By contrast with the speeches, the trip home takes next to no time. It helps that beer is loaded into the back of the bus in mind-boggling amounts.
Nobody discusses the match. Or where Waikato soccer goes from here.
Neil Mouncher, former Newcastle United trialist and veteran of a host of non-league clubs in north-east England, says Waikato's team spirit is better, more staunch than anything he has ever experienced.
In that respect Kettle is the ringleader on the way home, lurching around in the back of the bus. "We love you Kettler," the players sing.
Before we reach Te Pohue Taffy Roberts is belting out a raucous version of Flower of Scotland. Archie supports and everyone comes in on the bits they know.
Then Paul Nixon starts the airplane song. You know, the airplane song. There is a chorus of "The pilot is a wanker, a wanker, a wanker. Next verse it's: "the chairman is a wanker, a wanker, a wanker." More laughter.
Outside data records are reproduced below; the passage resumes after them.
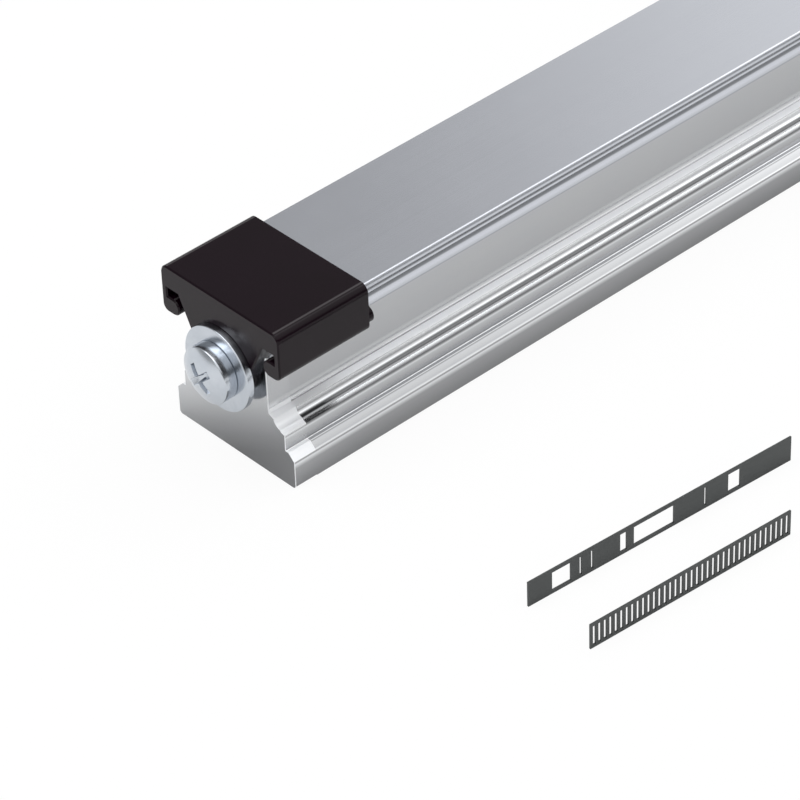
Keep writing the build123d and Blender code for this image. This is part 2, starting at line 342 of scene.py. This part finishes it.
# Greys of the rail's sides by height in millimetres: foot and its chamfer, shoulder, bead, raceway and web,
# then the head. They were set while the render was compared with two columns of the photograph, so they
# hold painted reflections and shadows of that one view too. The same goes for STRIP_BANDS
RAIL_BANDS = (
    (0, 0.27), (3.2, 0.39), (3.95, 0.86), (4.2, 0.30), (4.47, 0.85), (4.56, 0.54), (5.2, 0.62),
    (5.33, 0.28), (5.42, 1.0), (5.5, 0.37), (7.1, 0.56), (7.38, 0.80), (7.65, 0.30), (7.95, 0.11),
    (8.14, 0.95), (8.26, 0.85), (8.36, 0.12), (8.56, 0.10), (8.7, 0.95), (8.98, 0.52), (9.2, 1.0),
    (9.42, 0.88), (9.53, 0.48), (9.62, 1.0), (9.93, 1.0), (9.99, 0.40), (10.06, 1.0), (10.45, 0.55),
    (10.8, 0.74), (11.6, 0.45), (17.9, 0.46), (18.4, 0.90),
)
# Greys of the end faces by height less END_TILT times X: painted shade that darkens them towards the foot.
# And how far a face turns before it counts as one
END_SHADE_BANDS = ((0, 0.25), (2.6, 0.31), (5.0, 0.40), (9.0, 0.57), (12.0, 0.66), (24.0, 0.70))
END_TILT = 0.5
FLANK_TURN = 0.7
FLANK_BLEND = 0.05

# How far each height is matt white in the relieved end zones: a matt finish there, made near white on the
# chamfer and raceway as a painted highlight. The next table paints a sheen of matt white along the whole
# raceway's flanks.
# End zones and the last edge start at distances from the rail's middle, and the last edge of the rail is
# matt white at every height as a painted highlight
MATT_AND_SHEEN_BANDS = (
    (4.3, 0), (4.45, 1.0), (5.43, 1.0), (5.5, 0.10), (7.6, 0.10), (7.85, 0.9), (10.4, 0.9), (10.7, 0.10),
    (18.3, 0.10), (18.5, 0.2),
)
# Painted sheen: matt white along the raceway's flanks over the whole rail
FLANK_SHEEN_BANDS = ((9.06, 0), (9.14, 0.3), (9.44, 0.3), (9.5, 0), (9.58, 0.6), (9.95, 0.6), (10.05, 0))
ZONE_START = 114.2
ZONE_BLEND = 0.03
EDGE_START = 117.84
EDGE_BLEND = 0.02
# Share of matt white along the last edge: a painted highlight
EDGE_HIGHLIGHT = 0.9
# Colour of the matt finish and of the painted highlights
MATT_AND_SHEEN_WHITE = (0.95, 0.95, 0.95)
MATT_METALLIC = 0.2
MATT_ROUGHNESS = 0.5

# Greys of the cover strip's sides by height in millimetres, chosen as RAIL_BANDS were
STRIP_BANDS = (
    (20.6, 0.34), (20.75, 0.55), (20.9, 0.80), (21.5, 1.0), (21.95, 0.95), (22.1, 0.70), (22.25, 0.35),
    (22.6, 0.24), (22.72, 0.65), (22.87, 1.0), (23.0, 0.80), (23.12, 0.30), (23.32, 0.30), (23.5, 0.70),
    (23.67, 1.0), (23.82, 0.70), (23.95, 0.48), (24.2, 0.50), (24.3, 0.98), (24.45, 1.0),
)


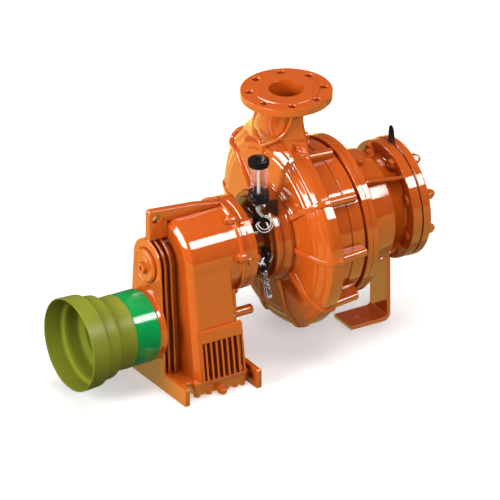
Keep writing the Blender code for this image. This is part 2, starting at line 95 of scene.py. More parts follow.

Just when I'm wondering where it will end, skipper Nixon exhausts the routine with "the captain is a wanker, a wanker a wanker." Huge laughter. More beer. Piss stop.
Through all this Sunderland fan Mouncher is a troubled man. It’s been a great year for the Roker-men, but the Mad Makem has been caught out.
Ladies and gentleman, for your amusement we present a man with Sunderland tattoos who cannot name their 1973 cup-winning team.
Taffy offers sarcastic sympathy. "It must be hard remembering all those successful Sunderland teams of the last 30 years. So many cups, so many titles..."
"I was only five at the time," Mouncher protests.
Joe Fraser, a Kiwi with no love of Sunderland at all, effortlessly names the team for the embarrased keeper.
Many cans later there is a food stop at McDonalds in Taupo.
But not for the lads the comfort of the restaurant. They stand around outside in the cool night air. When they get back on the bus it will be time to sleep for the final two hours of the journey.
Eating crappy hamburgers in a parking lot with a can of lager... Was this how it was always destined to end for Waikato United? As the bus pulls out of Taupo I peer through the darkened window.
A 300kg lady is entering a karaoke bar.